Improving robustness to corruptions with multiplicative weight perturbations
Trung Trinh, Markus Heinonen, Luigi Acerbi, Samuel Kaski
TL;DR
This work introduces Data Augmentation via Multiplicative Perturbations (DAMP), a training method that perturbs neural network weights multiplicatively with random noise to simulate input corruptions and improve robustness across a wide range of distortions. It establishes a theoretical link between input perturbations and weight perturbations, and connects Adaptive Sharpness-Aware Minimization (ASAM) to adversarial multiplicative perturbations, showing similar update dynamics.

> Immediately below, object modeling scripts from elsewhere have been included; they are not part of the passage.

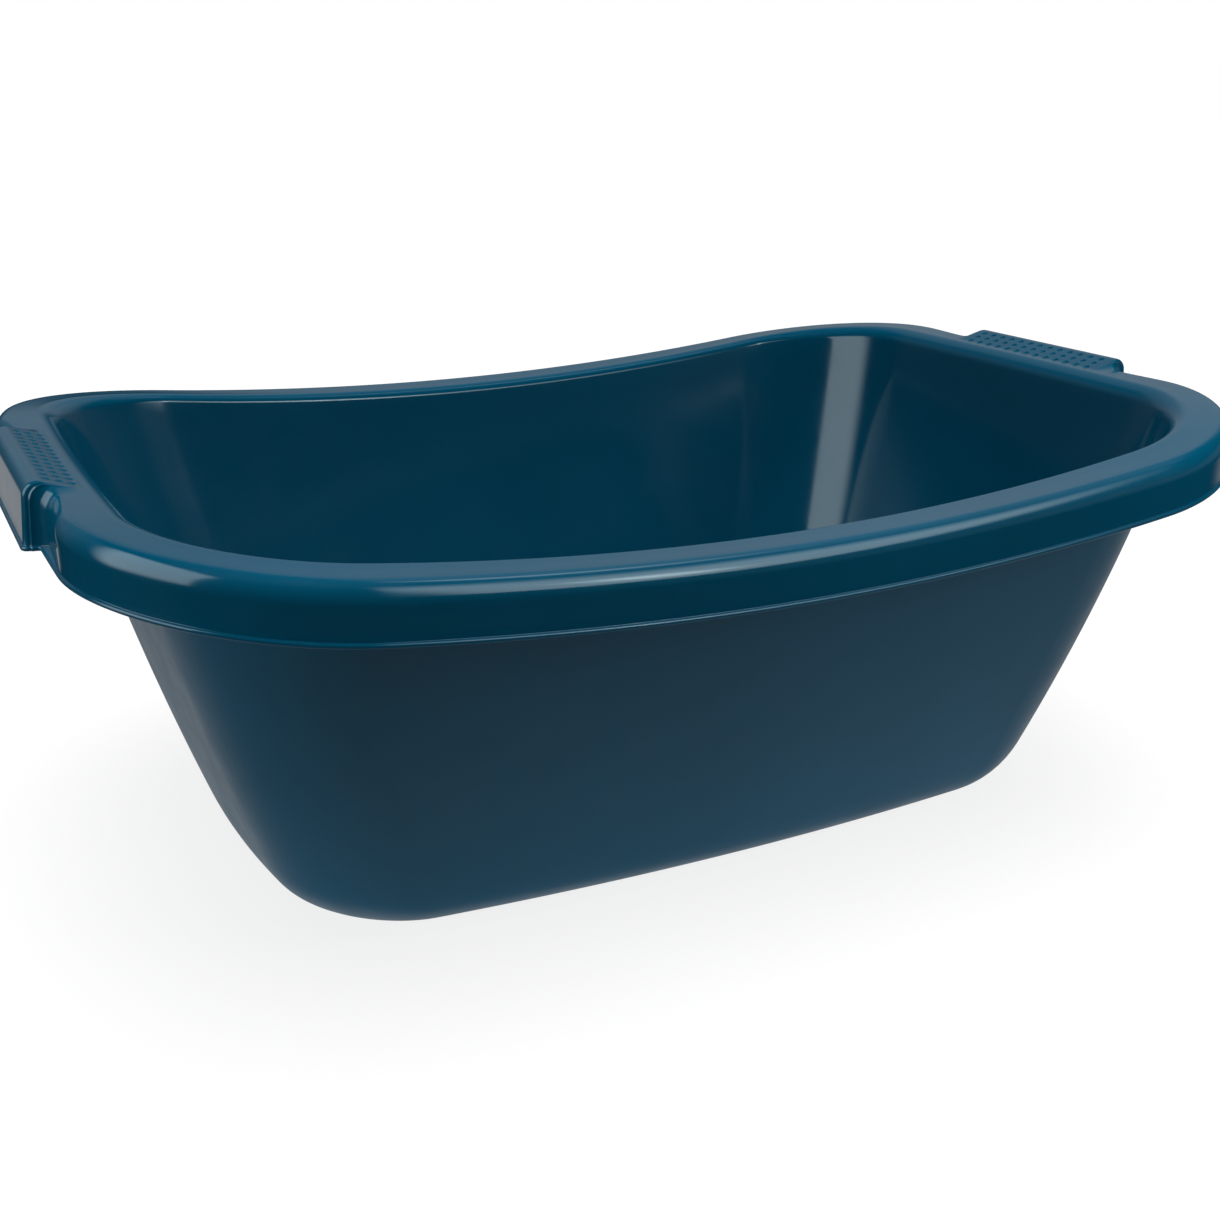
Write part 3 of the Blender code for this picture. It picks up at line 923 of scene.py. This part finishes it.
def box_light(name, place, facing, roll, size, strength, across, upwards, spread=WHOLE_SPREAD):
    """A soft box that shows only as a reflection.

    It fades over the shares across and upwards of its width and height, the low side first.
    """
    light = area_light(name, place, facing, roll, size, strength)
    light.data.color = BOX_COLOUR
    light.data.spread = radians(spread)
    light.visible_diffuse = False
    light.data.use_nodes = True
    tree = light.data.node_tree
    surface = tree.nodes.new("ShaderNodeNewGeometry")
    split = tree.nodes.new("ShaderNodeSeparateXYZ")
    tree.links.new(surface.outputs["Parametric"], split.inputs["Vector"])
    share = 1.0
    for value, (low, high) in zip(split.outputs, (across, upwards)):
        rise = node_range(tree, value, 0.0, low, 0.0, 1.0)
        fall = node_range(tree, value, 1.0 - high, 1.0, 1.0, 0.0)
        share = node_math(tree, "MULTIPLY", node_math(tree, "MULTIPLY", rise, fall), share)
    tree.links.new(share, tree.nodes["Emission"].inputs["Strength"])


def fill_light(name, place, facing, size, strength):
    """A light that shows only in how the plastic is lit, not as a reflection."""
    area_light(name, place, facing, 0.0, size, strength).visible_glossy = False


def make_lights():
    """The boxes in the reflections, a fill at each end and the soft light from above."""
    box_light(
        "left_box",
        place=(-0.943, -0.085, 0.568),
        facing=(-80.9, 25.3),
        roll=9.9,
        size=(0.88, 1.03),
        strength=2.625,
        across=(0.28, 0.06),
        upwards=(0.25, 0.18),
    )
    box_light(
        "right_box",
        place=(0.389, -0.985, 0.610),
        facing=(50.2, 62.6),
        roll=-22.0,
        size=(1.58, 0.56),
        strength=2.8125,
        across=(0.03, 0.14),
        upwards=(0.2, 0.16),
    )
    box_light(
        "right_streak",
        place=(0.336, -0.842, 0.662),
        facing=(147.0, 32.0),
        roll=0.0,
        size=(0.16, 0.34),
        strength=6.25,
        across=(0.45, 0.45),
        upwards=(0.4, 0.4),
    )
    box_light(
        "top_grid",
        place=(0.43, 0.05, 1.19),
        facing=(73.2, 65.8),
        roll=0.0,
        size=(0.36, 0.4),
        strength=0.09125,
        across=(0.3, 0.3),
        upwards=(0.3, 0.3),
        spread=36.0,
    )
    fill_light(
        "left_fill",
        place=(-1.05, -0.1, 0.12),
        facing=(-93.0, 4.0),
        size=(0.5, 0.3),
        strength=5.0,
    )
    fill_light(
        "right_fill",
        place=(0.6, -0.58, 0.36),
        facing=(134.0, 25.0),
        size=(0.3, 0.3),
        strength=5.0,
    )
    sky = make_light("sky", "SUN")
    sky.data.angle = radians(SKY_ANGLE)
    sky.data.energy = SKY_STRENGTH
    sky.visible_glossy = False


# The camera, fitted to the photo's outlines
CAMERA_PLACE = (-0.355693, -0.706582, 0.374507)
CAMERA_YAW = 0.441439
CAMERA_PITCH = 0.336539
CAMERA_ROLL = -0.009228
CAMERA_LENS = 45.698
CAMERA_SENSOR = 36.0
CAMERA_SHIFT = (0.03154, -0.00564)
CAMERA_CLIP = (0.01, 100.0)


def make_camera():
    data = bpy.data.cameras.new("photo_camera")
    data.sensor_width = CAMERA_SENSOR
    data.lens = CAMERA_LENS
    data.shift_x, data.shift_y = CAMERA_SHIFT
    data.clip_start, data.clip_end = CAMERA_CLIP
    camera = bpy.data.objects.new("photo_camera", data)
    bpy.context.scene.collection.objects.link(camera)
    forward = Vector((
        sin(CAMERA_YAW) * cos(CAMERA_PITCH),
        cos(CAMERA_YAW) * cos(CAMERA_PITCH),
        -sin(CAMERA_PITCH),
    ))
    level = Vector((cos(CAMERA_YAW), -sin(CAMERA_YAW), 0.0))
    put(camera, CAMERA_PLACE, forward, level, CAMERA_ROLL)
    bpy.context.scene.camera = camera


def main():
    gloss = plastic("petrol_gloss", **GLOSS_FINISH)
    satin = plastic("petrol_satin", **SATIN_FINISH)
    tub, outer_faces = make_tub()
    paint(tub, gloss, satin)
    for polygon in tub.data.polygons[:outer_faces]:
        polygon.material_index = 1
    paint(make_rim(), gloss)
    paint(make_grip("right_grip", "right_handle", 1.0), gloss)
    paint(make_grip("left_grip", "left_handle", -1.0), gloss)
    make_floor()
    make_world()
    make_lights()
    make_camera()
    bpy.context.scene.view_settings.view_transform = "Standard"


main()
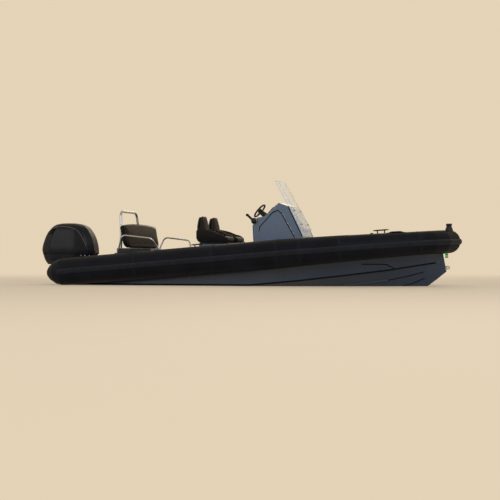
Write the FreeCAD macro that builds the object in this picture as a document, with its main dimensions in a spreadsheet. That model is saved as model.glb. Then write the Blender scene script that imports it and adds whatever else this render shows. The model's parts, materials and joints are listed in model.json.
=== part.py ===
import FreeCAD, Part
import math
import os
import Sketcher
from FreeCAD import Placement, Rotation, Vector

# Rigid inflatable boat with a console, two helm seats, an aft bench and one outboard engine.
# X runs forward, Y to port and Z up. The origin is on the centre-line at the waterline, amidships.

# Driving dimensions: name and value, lengths in millimetres and angles in degrees.
DIMENSIONS = (
    # Inflatable collar
    ("tube_rad", 255), ("bow_tube_rad", 205), ("tube_offset", 1100), ("tube_aft_x", -3350),
    ("taper_aft_x", 900), ("bow_start_x", 1300), ("taper_fore_x", 3250),
    ("bow_arc_rad", 3900), ("bow_arc_deg", 30), ("nose_arc_deg", 42),
    ("tube_mid_z", 506.5), ("sheer_deg", 4.43), ("cone_len", 300), ("cone_tip_rad", 80),
    ("strake_high", 100), ("strake_proud", 25), ("strake_gap", 0.8), ("seat_gap", 0.3),
    # Hull, liner and transom
    ("chine_flat", 45), ("spray_rail_ratio", 0.04), ("stem_rake", 0.188), ("sole_z", 200),
    ("coaming_ratio", 0.84), ("wall_thick", 125), ("coaming_wide", 45),
    ("hull_aft_x", -3250), ("transom_thick", 60), ("transom_top_z", 455), ("engine_notch_z", 255),
    ("engine_notch_half", 330),
    ("transom_keel_z", -395), ("transom_chine_z", -10), ("transom_side_gap", 16),
    # Bow locker and lid
    ("locker_aft_x", 2250), ("locker_fore_x", 3000), ("locker_top_z", 560), ("locker_wall", 30),
    ("lid_thick", 35), ("lid_margin", 12),
    # Bow post, cleats, eyes and lights
    ("post_ahead", 4), ("post_top_z", 1114), ("post_rad", 62), ("post_neck_rad", 44), ("post_cap_high", 26),
    ("cleat_long", 280), ("cleat_post_gap", 180), ("cleat_high", 105), ("cleat_bar_rad", 13),
    ("cleat_post_rad", 11), ("light_rad", 22), ("light_back", 38), ("light_y", 26), ("light_low_z", 508),
    ("eye_hole_rad", 14), ("eye_thick", 14), ("eye_rad", 34), ("bow_eye_x", 3702), ("bow_eye_z", 330),
    ("stern_eye_y", 620), ("stern_eye_z", 130), ("stern_eye_reach", 45),
    # Console
    ("console_half", 390), ("console_fore_x", 1120), ("console_aft_x", 212), ("console_nose_x", 1136),
    ("console_nose_z", 883), ("console_brow_x", 860), ("console_brow_z", 1452), ("console_top_x", 673),
    ("console_top_z", 1519), ("console_dash_x", 402), ("console_dash_z", 1274), ("console_wheel_x", 250),
    ("console_wheel_z", 1247), ("console_lip_x", 167), ("console_lip_z", 1105), ("console_chamfer", 24),
    ("groove_deep", 12), ("groove_wide", 22), ("dash_thick", 14), ("dash_half", 320), ("dash_inset", 60),
    # Windscreen
    ("screen_low_x", 1135), ("screen_low_z", 1030), ("screen_top_x", 628), ("screen_top_z", 1930),
    ("screen_low_half", 345), ("screen_top_half", 300), ("screen_wing", 70), ("screen_sweep", 45),
    ("screen_thick", 9), ("fixing_rad", 13), ("fixing_y", 222),
    # Wheel and throttle
    ("wheel_x", 225), ("wheel_y", -100), ("wheel_z", 1388), ("wheel_tilt_deg", 40), ("wheel_rad", 155),
    ("wheel_rim_rad", 14), ("wheel_hub_rad", 42), ("column_rad", 16), ("column_base_rad", 70), ("column_long", 250),
    ("hub_deep", 34),
    ("shaft_gap", 0.05), ("run_gap", 6), ("throttle_x", 212), ("throttle_z", 1188), ("throttle_rad", 58),
    ("throttle_deep", 52), ("lever_long", 165),
    # Helm seats
    ("seat_y", 300), ("pod_half", 205), ("pod_top_z", 770), ("seat_half", 255), ("seat_aft_x", -905),
    ("seat_fore_x", -270), ("cushion_top_z", 935), ("seat_back_z", 1290), ("seat_low_z", 780),
    ("bolster_wide", 70), ("bolster_aft_z", 1043), ("bolster_fore_z", 975),
    # Aft bench
    ("bench_half", 715), ("bench_aft_x", -2420), ("bench_fore_x", -1700), ("bench_seat_z", 540),
    ("bench_lid_aft_x", -2140), ("bench_shelf_z", 695), ("bench_wall", 30), ("bench_lid_thick", 20),
    ("bench_pad_thick", 118), ("back_half", 750), ("back_top_z", 1160),
    ("back_low_x", -2150), ("back_top_x", -2240), ("back_thick", 132), ("back_round", 120),
    # Ski-tow bow and side rails
    ("ski_rad", 25), ("ski_top_z", 1430), ("ski_top_half", 366), ("ski_x", -2500), ("ski_foot_half", 460),
    ("ski_knee_x", -2460), ("ski_knee_half", 430), ("ski_knee_z", 950),
    ("ski_bend", 110), ("rail_rad", 16), ("rail_bend", 100), ("flange_rad", 38), ("flange_thick", 8),
    # Outboard engine
    ("tilt_x", -3350), ("tilt_z", 305), ("tilt_pin_rad", 16), ("steer_x", -3490), ("clamp_half", 165),
    ("clamp_ear", 35), ("swivel_post_rad", 56), ("pilot_rad", 20), ("swivel_low_z", -150),
    ("swivel_top_z", 350), ("leg_root_x", -3640), ("plate_z", -390), ("prop_z", -580), ("prop_rad", 172),
    ("prop_hub_rad", 54),
    ("prop_hub_long", 150), ("prop_fore_x", -4026), ("prop_shaft_rad", 14), ("torpedo_rad", 66),
    ("torpedo_nose_x", -3520), ("skeg_low_z", -850), ("pan_low_z", 385), ("cowl_low_z", 600),
    ("cowl_thick", 9), ("power_half", 150),
)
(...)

Empirically, DAMP improves corruption robustness across CIFAR-10/100, TinyImageNet, and ImageNet on ResNet and Vision Transformers, including training ViT-S/16 from scratch on ImageNet with competitive results and in some cases surpassing more expensive methods like SAM/ASAM. DAMP can be combined with modern data augmentations (e.g., MixUp, RandAugment) and maintains comparable training cost to standard SGD, offering a practical, scalable approach to robustness in real-world vision systems.
Abstract
Deep neural networks (DNNs) excel on clean images but struggle with corrupted ones. Incorporating specific corruptions into the data augmentation pipeline can improve robustness to those corruptions but may harm performance on clean images and other types of distortion. In this paper, we introduce an alternative approach that improves the robustness of DNNs to a wide range of corruptions without compromising accuracy on clean images. We first demonstrate that input perturbations can be mimicked by multiplicative perturbations in the weight space. Leveraging this, we propose Data Augmentation via Multiplicative Perturbation (DAMP), a training method that optimizes DNNs under random multiplicative weight perturbations. We also examine the recently proposed Adaptive Sharpness-Aware Minimization (ASAM) and show that it optimizes DNNs under adversarial multiplicative weight perturbations. Experiments on image classification datasets (CIFAR-10/100, TinyImageNet and ImageNet) and neural network architectures (ResNet50, ViT-S/16, ViT-B/16) show that DAMP enhances model generalization performance in the presence of corruptions across different settings. Notably, DAMP is able to train a ViT-S/16 on ImageNet from scratch, reaching the top-1 error of 23.7% which is comparable to ResNet50 without extensive data augmentations.